Returns from systematic investment plans (SIPs) over three and five years of 6-7% have disappointed investors. Critics of SIPs argue that the plan has a fundamental flaw because it invests the same amount of money every month irrespective of market valuations. Experts also blame a polarised market in the last three years – where few stocks participated in the rally – for lower returns in SIPs.
Some financial planners have come out with tools that will help investors get the best returns on systematic investment plans. Let us understand what they are.
Rank MF, owned by Mumbai-based Samco Securities, uses algorithms to arrive at an investment decision.
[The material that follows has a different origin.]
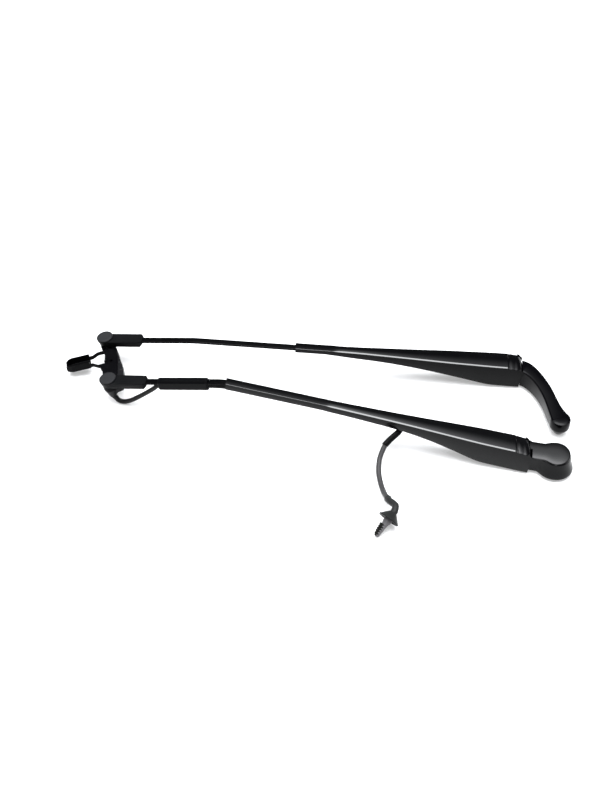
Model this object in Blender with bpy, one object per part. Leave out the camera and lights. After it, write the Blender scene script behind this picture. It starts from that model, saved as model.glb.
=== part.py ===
"""Pantograph windshield wiper arm pair: drive arm, follower arm, tip coupler, blade holder and washer hose.

Frame: +X from the tips to the heads, +Y from the drive arm to the follower arm, +Z up, metres.
The assembly lies on a flat surface at z = 0, and the origin is under the middle of its box.
"""
import math

import bmesh
import bpy
from mathutils import Matrix, Vector

MM = 0.001
GAP = 0.3 * MM

# Placement: the drive spindle axis, seen from the origin.
SPINDLE_X = 290.4 * MM
SPINDLE_Y = -64.2 * MM

# Hinge line that both arms lift about.
HINGE_X = -38.0 * MM
HINGE_Z = 23.6 * MM
HINGE_YAW = math.radians(9.3)
HINGE_SPACING = 139.2 * MM
HINGE_PIN_R = 2.4 * MM
HINGE_BORE_R = 2.7 * MM
ROLL_R = 9.2 * MM
DRIVE_WALL_END_R = 11.2 * MM
FOLLOWER_WALL_END_R = 10.1 * MM
HEAD_CLEAR_R = 10.6 * MM

# Channel-shaped retainers: x runs from the hinge to the tip.
SHEET = 1.3 * MM
RETAINER_W = 28.0 * MM
DRIVE_PITCH = math.radians(5.1)
FOLLOWER_PITCH = math.radians(2.9)
DRIVE_STATIONS = ((0, 28, 30.0), (46, 27, 29.6), (62, 25.6, 26.4), (80, 23.8, 21.6), (108, 20.8, 15.6),
                  (143, 17.4, 11.4), (190, 14.4, 9.4), (228, 12.2, 8.8), (231, 11.8, 8.6), (346, 11.6, 8.6))
FOLLOWER_STATIONS = ((0, 28, 30.0), (26, 27.4, 29.8), (46, 26.2, 26.8), (80, 23.8, 20.4), (120, 19.6, 14.6),
                     (160, 15.8, 10.6), (196, 12.8, 8.8), (226, 11.8, 6.4), (230, 11.6, 6.0), (268, 11.6, 6.0))

# Flat rods.
ROD_W = 8.4 * MM
ROD_T = 3.0 * MM
ROD_BEND_R = 48.0 * MM
ROD_START = 172.0 * MM
DRIVE_BEND = 350.0 * MM
FOLLOWER_BEND = 391.0 * MM

# Tip pivots: both axes are square to the same plane, tilted by TIP_TILT.
TIP_TILT = math.radians(10.0)
DRIVE_TIP = Vector((-533.5, 0.0, 39.6)) * MM
COUPLER_LENGTH = 80.0 * MM
COUPLER_ANGLE = math.radians(111.0)
CAP_R = 10.2 * MM
CAP_T = 2.0 * MM
SOCKET_W = 17.0 * MM
SOCKET_T = 8.5 * MM
SOCKET_LENGTH = 49.0 * MM
SOCKET_TOP = -2.3 * MM
ROD_LEVEL = SOCKET_TOP - SOCKET_T / 2
SOCKET_GRIP = 24.0 * MM
EYE_R = 8.2 * MM
COUPLER_TOP = SOCKET_TOP - SOCKET_T - GAP
EYE_T = 5.0 * MM
COUPLER_T = 8.4 * MM
TIP_PIN_R = 3.5 * MM
TIP_BUSH_R = 5.0 * MM

# Blade holder and its cross pin, in the coupler's own frame (across, along, up).
HOLDER_PIN = Vector((0.0, 0.0, -15.4)) * MM
HOLDER_PIN_R = 2.0 * MM
HOLDER_PIN_FROM = 35.0 * MM
HOLDER_PIN_TO = 72.0 * MM
EAR_R = 4.4 * MM
EAR_T = 3.0 * MM
NEAR_EAR = 44.0 * MM
FAR_EAR = 68.5 * MM
TROUGH_FROM = -23.5 * MM
TROUGH_TO = -53.0 * MM
TROUGH_MID = 57.5 * MM
TROUGH_W = 16.5 * MM
TROUGH_TOP = -10.5 * MM
TROUGH_BOTTOM = -21.0 * MM
TROUGH_WALL = 2.0 * MM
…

The algorithm signals whether an investor should continue with the SIP in the same scheme, jump a SIP if valuations are high, or double his SIP in a month.
For example, as per Rank MF a smart SIP in Motilal Oswal Multicap 35 over the last one year would have generated 5.56% returns against a return of 4.67% using the traditional SIP method.
Online investment platform fundsindia.com offers a ‘Value SIP’. In this system, if you invest Rs 5,000 every month, and if the value of that investment appreciates to RS 5,500 the next month, the system would deduct only Rs 4,500 from your account. If it depreciates to Rs 4,900, you invest Rs 5,100. Such products are known to generate higher return than traditional SIPs over the long term.